Потом выступал мчсник, который вышел, ему говорят: «Вот сейчас нам расскажут, как тушили пожар». В студии тем временем кто-то кричит: «Спасибо! Спасибо, пожарные, вы нам очень помогли всем!», все начинают хлопать, но ростовская публика это как-то не оценила и завелась: «Да они приехали только через 4 часа! Мой дом 4 часа горел и его никто не тушил! Да, и мой!». В толпе начинается жуткий шум, все начинают ругать пожарного. А он, наверное, был готов, простоял все время с каменным лицом. Он начинает говорить, и толпа — у-у-у! И он замолчал. И снимают ругань. Потом этого пожарного после эфира терроризировали долго, мужики вокруг него всякие крутились, спрашивали: «А почему, а почему?». А он говорит: «Я в тот день только в четыре утра из Донецка приехал. И многие другие так же».— Что вы сами думаете, пообщавшись с погорельцами: что им нужно в первую очередь? Чего они боятся?
— Мне кажется, они не боятся, что их кинут, потому что скоро выборы, не та ситуация, всех поселят куда-нибудь. Но они хотят, чтобы их поселили в центре города. Это неоднократно там звучало. И одна бабулька, она это так высказала: «Дед мой дом этот построил! И вот 20 лет мы живем возле Театральной площади! Салюты! Каждый год мы смотрим салюты! А теперь нас хотят выселить в Левенцовку? Да что это такое, это нечестно, это неправильно!».
И самая главная проблема — не в том, что их как-то обманули, не в том, что им не дали денег. Всем дали, у всех спрашивал. Они не хотят — люди за 40 в основном — уезжать в другие районы, они хотят поселиться снова в центре города.
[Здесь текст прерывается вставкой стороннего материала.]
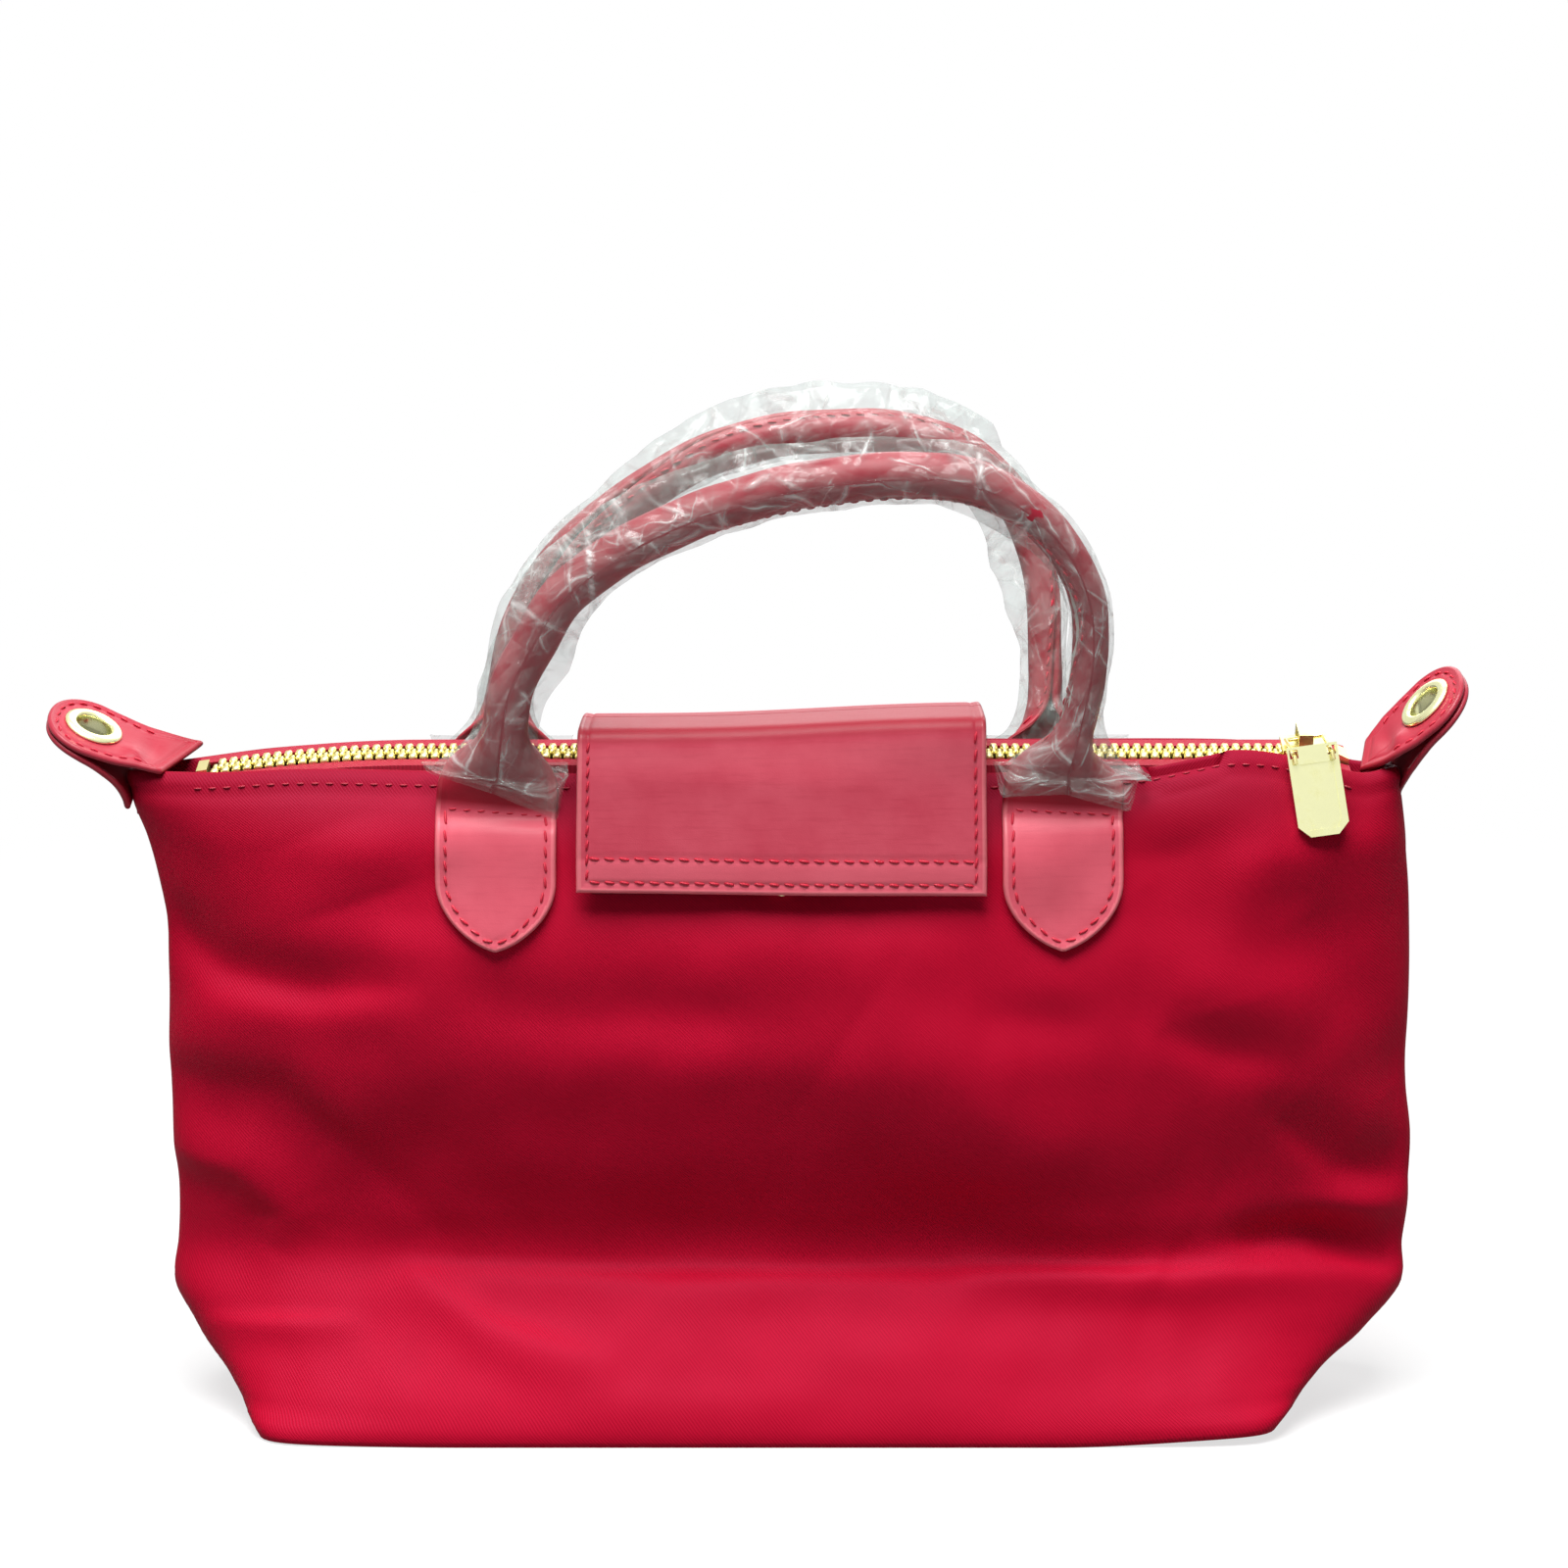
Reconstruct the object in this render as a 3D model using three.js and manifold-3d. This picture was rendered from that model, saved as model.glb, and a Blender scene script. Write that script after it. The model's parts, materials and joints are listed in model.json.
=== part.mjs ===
// A small folding tote bag: nylon body, leather flap, rolled leather handles and a brass zip.
// Millimetres. X runs along the bag's width, the front faces -Y, +Z is up.
// The origin is the middle of the underside of the base.

import * as THREE from 'three';
import { mergeVertices } from 'three/addons/utils/BufferGeometryUtils.js';
import Module from 'manifold-3d';

const wasm = await Module();
wasm.setup();

// Driving dimensions.
const gap = 0.4; // clearance between pieces that lie on each other
const overrun = 1; // how far a cutter runs past what it cuts
const half = 0.5;

const body = { left: 142, right: 144, depth: 80, wall: 1, columns: 24 };
const hem = {
  front: 146.5, back: 151.5, drop: 4.6, flatLeft: 80, flatRight: 123, endLeft: 135, endRight: 131,
};
const base = { left: 116.6, right: 110, thickness: 1.2, corners: 48 };

// Each row of the body: height as a share of the hem, left and right reach and front and back
// depth as shares of the body's, and how square the section is.
const bodyRowShares = [
  [0.012, 0.821, 0.764, 1, 1, 12],
  [0.034, 0.88, 0.847, 0.975, 0.95, 8],
  [0.061, 0.947, 0.925, 0.925, 0.85, 5],
  [0.123, 1, 0.99, 0.775, 0.775, 3.6],
  [0.184, 1.003, 1.008, 0.6, 0.7, 3],
  [0.253, 0.989, 1.01, 0.45, 0.65, 2.6],
  [0.328, 0.982, 1.008, 0.475, 0.625, 2.4],
  [0.41, 0.985, 1.003, 0.55, 0.6, 2.2],
  [0.512, 0.989, 0.99, 0.625, 0.625, 2.2],
  [0.614, 0.987, 0.988, 0.65, 0.65, 2.2],
  [0.73, 0.989, 0.988, 0.613, 0.6, 2.2],
  [0.806, 0.994, 0.983, 0.538, 0.525, 2.4],
  [0.901, 1.013, 0.97, 0.475, 0.44, 3],
  [0.949, 1.03, 0.965, 0.338, 0.33, 4],
  [1, 1.039, 0.958, 0.208, 0.208, 6],
];

const binding = { width: 6, thickness: 1.6, clear: 1.1, low: 12, below: 10.5, steps: 12, baseReach: 30 };

const zip = {
  above: 1, tilt: 17, left: 133, right: 127.5, tapeThickness: 0.6, tapeHalf: 6.2, tapeDrop: 8, steps: 44,
};
const zipHeight = (hem.front + hem.back) / 2 + zip.above;
const teeth = {
  left: 130, right: 119, pitch: 2.5, tip: 0.5, root: 2.1, back: 3, thickness: 2.4,
  tipShare: 0.44, rootShare: 0.64,
};
const stop = { length: 2.4, halfWidth: 2.6, thickness: 3 };

const slider = { x: 117.5, length: 10, halfWidth: 4.7, plate: 1, flange: 0.8, webThickness: 0.4, webLength: 3,
  waistShare: 0.8 };
const bridge = { halfWidth: 3.4, rise: 3.6, bar: 1, length: 3.2 };
const bail = { wire: 0.55, span: 8.4, reach: 10.8, drop: 1.6, hook: 1.6, sides: 8, clearShare: 0.55 };
const pull = { beside: 1.45, length: 20.5, thickness: 1.6, corner: 2.5, rim: 1.5, recess: 0.3, lean: 17,
  skew: 8, slotHeight: 2, slotWidth: 1.9, slotMargin: 0.6 };

const leather = { thickness: 1.8, thin: 1.3 };
const tab = { left: 64, right: 62, width: 27, below: 7.9, length: 29.1, taper: 13.5, rows: 9, columns: 6,
  least: 0.5 };
const tabTop = hem.front - tab.below;
const backing = { width: 22, below: 2.6, height: 20, thickness: 0.8 };

const handle = { bend: 1.7, lean: 10, radius: 5, rootHalf: 13, rootHalfThickness: 0.9, noseRings: 3,
  rollFrom: 20, rings: 30, sides: 12, searchSteps: 400, riseFront: 75.1, riseBack: 80.2 };
const core = { radius: 3, from: 20, sides: 8, mouthBack: 9, mouthDown: 7 };
const film = { radius: 6.6, wall: 0.5, from: 17, sides: 8, rings: 24 };

// Each handle's centre line from its left root to its right one: the place across as a share of
// the distance from the middle to a root, and the height as a share of the loop's height.
const frontHandleShares = [
  [-1.016, 0], [-1, 0.12], [-0.981, 0.255], [-0.965, 0.371], [-0.898, 0.5], [-0.76, 0.657], [-0.54, 0.785],
  [-0.337, 0.87], [-0.135, 0.932], [0.102, 0.977], [0.337, 1], [0.538, 1], [0.706, 0.963], [0.841, 0.892],
  [0.962, 0.779], [1.032, 0.642], [1.051, 0.5], [1.037, 0.371], [1.014, 0.255], [0.99, 0.12], [0.984, 0],
];
const backHandleShares = [
  [-1.03, 0], [-1.03, 0.12], [-1.025, 0.22], [-1.005, 0.3], [-0.945, 0.48], [-0.78, 0.665], [-0.575, 0.795],
  [-0.394, 0.886], [-0.214, 0.95], [0, 0.988], [0.251, 1], [0.465, 0.987], [0.662, 0.931], [0.825, 0.821],
  [0.92, 0.665], [0.955, 0.495], [0.96, 0.32], [0.96, 0.22], [0.965, 0.12], [0.97, 0],
];

const flap = { width: 90, centre: -0.5, thickness: 1.4, foldY: 20.5, foldRise: 8.6, hingeRise: 4.2,
  below: 23.9, arcSteps: 5 };
const foldZ = zipHeight + flap.foldRise;
const hingeZ = zipHeight + flap.hingeRise;
// The flap's line over the zip, from its hinge to its front fold: shares of the depth between
// them, and of the fold's height above the hinge.
const flapTopShares = [[0, 0], [0.04, 0.55], [0.16, 0.98], [0.34, 1.16], [0.6, 1.2], [0.84, 1.14], [1, 1]];
const lining = { thickness: 0.8, margin: 3, topMargin: 4 };
const anchor = { below: 33.5, columns: 8 };
const snap = { below: 19.5, tilt: 8, radius: 5.5, postRadius: 1.6, boreRadius: 2.1, plate: 0.5, socket: 1,
  postRise: 0.9, washerRadius: 6, washerWall: 0.6, sides: 16 };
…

Вот общаются люди с чиновниками, и чиновники их спрашивают: «В чем проблема?». Они отвечают: «Вот у нас все нормально, но мы вчетвером сейчас живем в гостинице уже неделю. И вот у нас ребенок, вы понимаете, в гостинице стены тонкие, мы всю ночь не спали». Что он может сделать — мужик из районной администрации? Он говорит: «У нас есть маневренный фонд, давайте туда, там все-таки квартира, получше». Я потом спрашиваю у этой женщины: «Почему вы туда не хотите?». Она: «Мне сказали, что там не очень и это далеко». Маневренный фонд — на Северном. Я спрашиваю, что конкретно не устраивает: окна выбиты или отопления нет? Она: «Ну, сказали, что там не очень. Поэтому ладно, все, проехали».